When the FSRA’s consultants produced their final reports in early November, 2019, the regulator’s executive vice-president of legal and enforcement, Jordan Solway, wrote a letter to IIROC saying the reviews found “no areas of concern regarding [Pace Securities’] operations that cannot easily be addressed or which potentially give rise to a risk of public harm,” according to a copy obtained by The Globe. As a result, he planned to “let [Pace Securities] resume normal operations.”
At the time, the FSRA had decided that PACE should no longer own an investment dealer and, as administrator, was trying to sell the dealer.
Mr. Solway wrote in his letter that the FSRA investigated IIROC’s concerns “for the express purpose of maximizing value for the Credit Union members by remediating any issues and carrying out the Administrator’s ultimate objective of selling [Pace Securities] to its current management.”
IIROC wasn’t satisfied. On Nov. 28, 2019, a senior official responded with a letter voicing “major concerns” IIROC still had about Pace Securities and the preferred shares, and reservations about the reports by the FSRA’s consultants. On Jan. 15, 2020, IIROC handcuffed a sale of Pace Securities by imposing terms and conditions on the dealer. Last June, it launched disciplinary action against Mr. Thomson, the former CEO, and former chief compliance officer Gerald McRae.

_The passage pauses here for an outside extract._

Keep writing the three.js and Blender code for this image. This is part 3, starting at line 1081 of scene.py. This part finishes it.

Mr. Thomson disputes the allegations, and Mr. McRae has declined to comment on the matter. IIROC spokesperson Andrea Zviedris also declined to comment on an active enforcement matter.

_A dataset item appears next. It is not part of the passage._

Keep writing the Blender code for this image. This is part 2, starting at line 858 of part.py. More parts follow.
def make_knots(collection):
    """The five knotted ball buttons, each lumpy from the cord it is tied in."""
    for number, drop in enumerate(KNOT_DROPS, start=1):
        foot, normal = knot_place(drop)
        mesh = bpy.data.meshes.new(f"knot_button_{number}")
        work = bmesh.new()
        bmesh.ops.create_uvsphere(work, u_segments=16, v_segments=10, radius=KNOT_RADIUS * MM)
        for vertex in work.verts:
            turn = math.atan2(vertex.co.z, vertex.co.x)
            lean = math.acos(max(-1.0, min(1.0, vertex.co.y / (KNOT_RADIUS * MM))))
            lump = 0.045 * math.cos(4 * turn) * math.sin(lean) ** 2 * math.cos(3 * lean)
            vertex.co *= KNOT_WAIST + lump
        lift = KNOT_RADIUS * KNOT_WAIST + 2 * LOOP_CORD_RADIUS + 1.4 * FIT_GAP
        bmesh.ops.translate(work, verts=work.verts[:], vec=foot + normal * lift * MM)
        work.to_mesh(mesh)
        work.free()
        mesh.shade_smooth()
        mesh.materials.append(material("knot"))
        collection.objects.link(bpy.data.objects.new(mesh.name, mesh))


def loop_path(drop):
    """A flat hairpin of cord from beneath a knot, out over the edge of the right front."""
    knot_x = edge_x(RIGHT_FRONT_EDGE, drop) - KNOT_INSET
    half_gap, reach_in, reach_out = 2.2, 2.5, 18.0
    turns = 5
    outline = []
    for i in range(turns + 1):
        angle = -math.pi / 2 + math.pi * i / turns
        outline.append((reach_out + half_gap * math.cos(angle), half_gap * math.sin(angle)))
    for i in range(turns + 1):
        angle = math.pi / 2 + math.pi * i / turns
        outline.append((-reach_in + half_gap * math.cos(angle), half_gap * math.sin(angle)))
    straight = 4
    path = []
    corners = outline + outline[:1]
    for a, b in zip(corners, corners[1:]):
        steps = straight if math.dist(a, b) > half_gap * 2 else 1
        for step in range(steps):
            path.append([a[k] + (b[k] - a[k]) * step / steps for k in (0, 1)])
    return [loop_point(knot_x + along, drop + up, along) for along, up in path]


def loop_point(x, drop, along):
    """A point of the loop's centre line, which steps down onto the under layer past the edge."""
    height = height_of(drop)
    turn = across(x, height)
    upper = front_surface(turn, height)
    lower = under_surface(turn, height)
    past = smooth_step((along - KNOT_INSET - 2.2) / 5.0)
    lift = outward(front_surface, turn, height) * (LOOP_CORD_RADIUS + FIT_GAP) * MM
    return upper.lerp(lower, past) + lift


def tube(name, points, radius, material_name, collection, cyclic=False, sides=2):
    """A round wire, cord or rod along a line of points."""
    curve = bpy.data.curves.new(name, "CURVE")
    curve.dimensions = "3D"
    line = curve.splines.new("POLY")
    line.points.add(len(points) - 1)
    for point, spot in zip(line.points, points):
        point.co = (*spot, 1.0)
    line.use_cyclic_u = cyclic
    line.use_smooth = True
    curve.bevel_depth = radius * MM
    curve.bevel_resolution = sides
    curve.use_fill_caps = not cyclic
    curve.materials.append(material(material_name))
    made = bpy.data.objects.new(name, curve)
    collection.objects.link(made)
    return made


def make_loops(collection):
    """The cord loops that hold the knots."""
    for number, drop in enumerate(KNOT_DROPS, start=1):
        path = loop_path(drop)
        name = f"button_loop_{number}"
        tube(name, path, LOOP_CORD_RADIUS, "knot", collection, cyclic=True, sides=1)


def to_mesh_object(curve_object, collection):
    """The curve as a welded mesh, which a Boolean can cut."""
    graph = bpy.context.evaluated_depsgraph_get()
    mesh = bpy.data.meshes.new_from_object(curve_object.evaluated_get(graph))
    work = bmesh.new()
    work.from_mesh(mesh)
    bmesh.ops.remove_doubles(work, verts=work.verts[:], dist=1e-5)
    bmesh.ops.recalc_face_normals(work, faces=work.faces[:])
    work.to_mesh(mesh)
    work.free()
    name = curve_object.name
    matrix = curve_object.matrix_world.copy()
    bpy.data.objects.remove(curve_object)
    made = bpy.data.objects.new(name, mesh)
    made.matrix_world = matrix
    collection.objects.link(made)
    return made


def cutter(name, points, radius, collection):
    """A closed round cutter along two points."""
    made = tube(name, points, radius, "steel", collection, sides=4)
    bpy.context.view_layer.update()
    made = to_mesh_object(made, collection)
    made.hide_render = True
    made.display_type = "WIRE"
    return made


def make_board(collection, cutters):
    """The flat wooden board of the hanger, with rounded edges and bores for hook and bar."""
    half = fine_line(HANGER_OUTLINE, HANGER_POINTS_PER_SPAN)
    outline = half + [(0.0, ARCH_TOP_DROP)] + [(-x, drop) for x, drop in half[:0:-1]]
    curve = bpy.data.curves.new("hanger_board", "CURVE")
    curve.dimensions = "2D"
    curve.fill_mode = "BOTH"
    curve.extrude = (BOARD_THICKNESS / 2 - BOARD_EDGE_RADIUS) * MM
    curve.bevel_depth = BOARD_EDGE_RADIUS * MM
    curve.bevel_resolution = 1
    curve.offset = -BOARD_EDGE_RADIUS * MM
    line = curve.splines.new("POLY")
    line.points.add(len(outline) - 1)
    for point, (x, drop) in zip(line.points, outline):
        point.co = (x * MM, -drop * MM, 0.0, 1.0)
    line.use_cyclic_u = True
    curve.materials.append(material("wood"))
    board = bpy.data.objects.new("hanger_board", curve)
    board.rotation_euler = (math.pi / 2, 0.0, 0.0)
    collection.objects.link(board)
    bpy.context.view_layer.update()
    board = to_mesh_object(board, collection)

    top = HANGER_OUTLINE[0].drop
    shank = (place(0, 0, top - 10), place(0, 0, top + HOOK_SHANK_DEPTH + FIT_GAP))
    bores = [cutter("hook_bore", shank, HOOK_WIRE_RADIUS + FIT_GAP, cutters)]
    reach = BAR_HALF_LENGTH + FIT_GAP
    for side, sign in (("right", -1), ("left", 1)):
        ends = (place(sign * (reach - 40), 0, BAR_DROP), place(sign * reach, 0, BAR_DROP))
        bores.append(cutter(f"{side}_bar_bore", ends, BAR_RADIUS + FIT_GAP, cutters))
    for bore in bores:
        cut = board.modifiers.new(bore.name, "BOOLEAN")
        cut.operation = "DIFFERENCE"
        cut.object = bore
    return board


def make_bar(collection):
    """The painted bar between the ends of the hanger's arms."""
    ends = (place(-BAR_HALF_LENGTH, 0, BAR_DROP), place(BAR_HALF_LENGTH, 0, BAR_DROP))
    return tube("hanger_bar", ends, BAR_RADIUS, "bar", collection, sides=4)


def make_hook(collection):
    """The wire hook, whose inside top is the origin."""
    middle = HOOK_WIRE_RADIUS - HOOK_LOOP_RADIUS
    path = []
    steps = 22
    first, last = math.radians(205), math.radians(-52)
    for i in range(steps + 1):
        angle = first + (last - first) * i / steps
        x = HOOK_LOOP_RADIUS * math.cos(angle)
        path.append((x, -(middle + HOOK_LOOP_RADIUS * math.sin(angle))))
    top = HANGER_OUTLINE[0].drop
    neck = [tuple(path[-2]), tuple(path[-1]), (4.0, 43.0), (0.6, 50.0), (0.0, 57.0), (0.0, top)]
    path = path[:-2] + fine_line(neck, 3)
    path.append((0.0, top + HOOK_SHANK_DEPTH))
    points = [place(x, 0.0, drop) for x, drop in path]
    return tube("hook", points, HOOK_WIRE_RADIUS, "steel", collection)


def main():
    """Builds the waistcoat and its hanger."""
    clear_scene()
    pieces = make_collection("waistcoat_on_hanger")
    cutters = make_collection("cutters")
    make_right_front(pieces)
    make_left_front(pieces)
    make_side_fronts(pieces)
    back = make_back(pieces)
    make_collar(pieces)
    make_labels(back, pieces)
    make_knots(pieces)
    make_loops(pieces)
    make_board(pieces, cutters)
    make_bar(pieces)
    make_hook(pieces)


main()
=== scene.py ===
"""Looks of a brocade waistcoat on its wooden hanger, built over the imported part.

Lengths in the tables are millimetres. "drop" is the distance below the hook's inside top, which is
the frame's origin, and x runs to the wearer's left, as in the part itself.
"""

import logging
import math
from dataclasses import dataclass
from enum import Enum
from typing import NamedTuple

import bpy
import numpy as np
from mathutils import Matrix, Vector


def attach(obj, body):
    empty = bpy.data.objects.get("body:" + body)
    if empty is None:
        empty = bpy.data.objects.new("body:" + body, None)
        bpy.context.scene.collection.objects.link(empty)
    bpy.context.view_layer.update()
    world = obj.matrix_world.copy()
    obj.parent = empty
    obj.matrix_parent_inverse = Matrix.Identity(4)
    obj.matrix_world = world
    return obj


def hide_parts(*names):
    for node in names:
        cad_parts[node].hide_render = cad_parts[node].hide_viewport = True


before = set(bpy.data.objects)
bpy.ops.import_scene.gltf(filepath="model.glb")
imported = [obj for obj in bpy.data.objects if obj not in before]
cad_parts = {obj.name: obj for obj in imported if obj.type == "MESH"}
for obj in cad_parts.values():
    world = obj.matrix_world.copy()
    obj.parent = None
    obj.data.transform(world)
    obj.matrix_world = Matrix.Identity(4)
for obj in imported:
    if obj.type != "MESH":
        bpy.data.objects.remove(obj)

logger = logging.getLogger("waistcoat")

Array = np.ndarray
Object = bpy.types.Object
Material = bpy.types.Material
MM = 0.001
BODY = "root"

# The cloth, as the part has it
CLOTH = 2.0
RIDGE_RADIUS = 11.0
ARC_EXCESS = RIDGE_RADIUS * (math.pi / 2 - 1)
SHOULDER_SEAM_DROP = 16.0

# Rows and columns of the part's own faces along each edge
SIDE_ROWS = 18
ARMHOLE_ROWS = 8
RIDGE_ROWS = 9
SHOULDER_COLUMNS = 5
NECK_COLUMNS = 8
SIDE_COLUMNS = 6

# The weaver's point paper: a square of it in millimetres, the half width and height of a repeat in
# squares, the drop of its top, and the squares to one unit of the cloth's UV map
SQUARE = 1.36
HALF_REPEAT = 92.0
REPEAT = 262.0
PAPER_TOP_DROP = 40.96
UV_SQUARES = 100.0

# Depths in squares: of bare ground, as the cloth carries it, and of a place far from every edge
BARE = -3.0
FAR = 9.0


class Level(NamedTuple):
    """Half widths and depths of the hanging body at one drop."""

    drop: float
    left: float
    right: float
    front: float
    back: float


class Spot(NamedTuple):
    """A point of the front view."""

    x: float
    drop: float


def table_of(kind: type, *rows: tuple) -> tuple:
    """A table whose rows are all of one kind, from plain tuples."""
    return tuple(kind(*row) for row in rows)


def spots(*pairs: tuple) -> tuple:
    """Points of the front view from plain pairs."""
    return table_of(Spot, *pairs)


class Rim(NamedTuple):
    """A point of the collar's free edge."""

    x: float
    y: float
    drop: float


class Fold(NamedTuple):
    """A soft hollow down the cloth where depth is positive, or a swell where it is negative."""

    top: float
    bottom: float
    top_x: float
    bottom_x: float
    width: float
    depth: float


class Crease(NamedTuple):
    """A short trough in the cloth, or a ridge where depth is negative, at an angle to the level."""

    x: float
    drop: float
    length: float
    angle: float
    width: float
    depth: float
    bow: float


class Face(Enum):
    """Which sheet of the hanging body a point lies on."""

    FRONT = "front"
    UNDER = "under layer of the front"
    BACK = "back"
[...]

Directors and officers at PACE who resigned in November felt that the FSRA’s insistence that Pace Securities had no major issues, even after IIROC disagreed, marked a missed opportunity to uncover wrongdoing at a time when the preferred shares could have been unwound with most of their value intact.
As PACE’s lawyers tried to lay the groundwork to settle the investors’ lawsuit this fall, they sent letters in early October to potential defendants – including the FSRA and Mr. Thomson. In a letter obtained by The Globe and Mail, lawyers alleged that one of the “fundamental failings” by credit union managers overseen by the FSRA as well as Pace Securities executives was “the vigorous and sustained defence of [Pace Securities] and the sale of the preferred shares against IIROC and [Laurentian Bank Securities].”
But the FSRA’s CEO, Mr. White, disputes that claim. He said when IIROC approached the FSRA as administrator of the credit union, “we were actually not a regulator per se at that time,” but acting instead “on behalf of the credit union as a responsible owner” of Pace Securities.
“We hired experts to conduct an investigation and we relied on that work of the experts,” he said.
Mr. White also said there is an “extremely high bar” for finding a regulator negligent when it is acting as an administrator. “The policy is that you want to have the regulators coming in to intervene in a fearless manner to remediate the harm.”
A second attempt to settle the investors’ claims is now under way. On Dec. 22, lawyers at Paliare Roland filed a motion to enter mediation early next year, with the FRSA once again exempted from being named as a party.
The lawsuit still hangs over PACE as the FSRA tries once more to nurse it back to full health. Mr. White said PACE is viable as a credit union and has a “foundation for success,” with a new CEO, most members staying loyal and solid capital levels and liquidity. He still hopes to return the credit union to members’ control when a solution for the Pace Securities investors can be reached.
“Investors get harmed by the bad actors,” Mr. White said. “They’re the cause of the harm. I know it would be great if the regulators found the harm sooner and stopped it sooner, but let’s remember, the people that caused this harm, they’re the ones that should really be held to account.”
How the PACE credit union saga unfolded
September 28, 2018:
PACE Savings and Credit Union is placed under administration by a regulator, the Deposit Insurance Corp. of Ontario (DICO), which cited governance issues and alleged fraud and self-dealing by top executives.
June 8, 2019:
The Financial Services Regulatory Authority of Ontario (FSRA) is launched by the Ontario government, amalgamating two previous regulators – DICO and the Financial Services Commission of Ontario (FSCO) – under a single body to supervise the province’s credit union sector. FSRA assumes oversight of PACE.
Late June, 2019:
Another regulator, the Investment Industry Regulatory Organization of Canada (IIROC) – which oversees investment dealers – raises concerns with FSRA over alleged governance issues and conflicts of interest at Pace Securities Corp., the investment dealer subsidiary of PACE, as well as the way it sold risky preferred shares to investors.
FSRA tells IIROC that a review of Pace Securities by third-party consultants found “no areas of concern ... which potentially give rise to a risk of public harm.” IIROC responds by repeating its “major concerns” about Pace Securities.
January 29, 2020:
Members of PACE elect a new board of directors for the credit union, the candidates recommended by FSRA after a search by executive recruiters, putting in motion a transformation plan to put PACE back on solid footing.
May 14, 2020:
After the preferred shares sold through Pace Securities suffer heavy losses over several months, FSRA and PACE decide to wind up the investment dealer, cementing $49-million in losses suffered by about 700 investors.
August 10, 2020:
Facing a potential lawsuit from investors, PACE announces it will try to negotiate a settlement with investors who suffered losses from preferred shares sold through Pace Securities and the credit union.
November 17, 2020:
Tensions over the handling of investors’ claims against the credit union and Pace Securities come to a head at a meeting of the credit union’s board, called by FSRA CEO Mark White. PACE board chair George Cooke resigns.
November 20, 2020:
FSRA takes full control of PACE after the resignations of several of the credit union’s board members, its CEO and chief risk officer.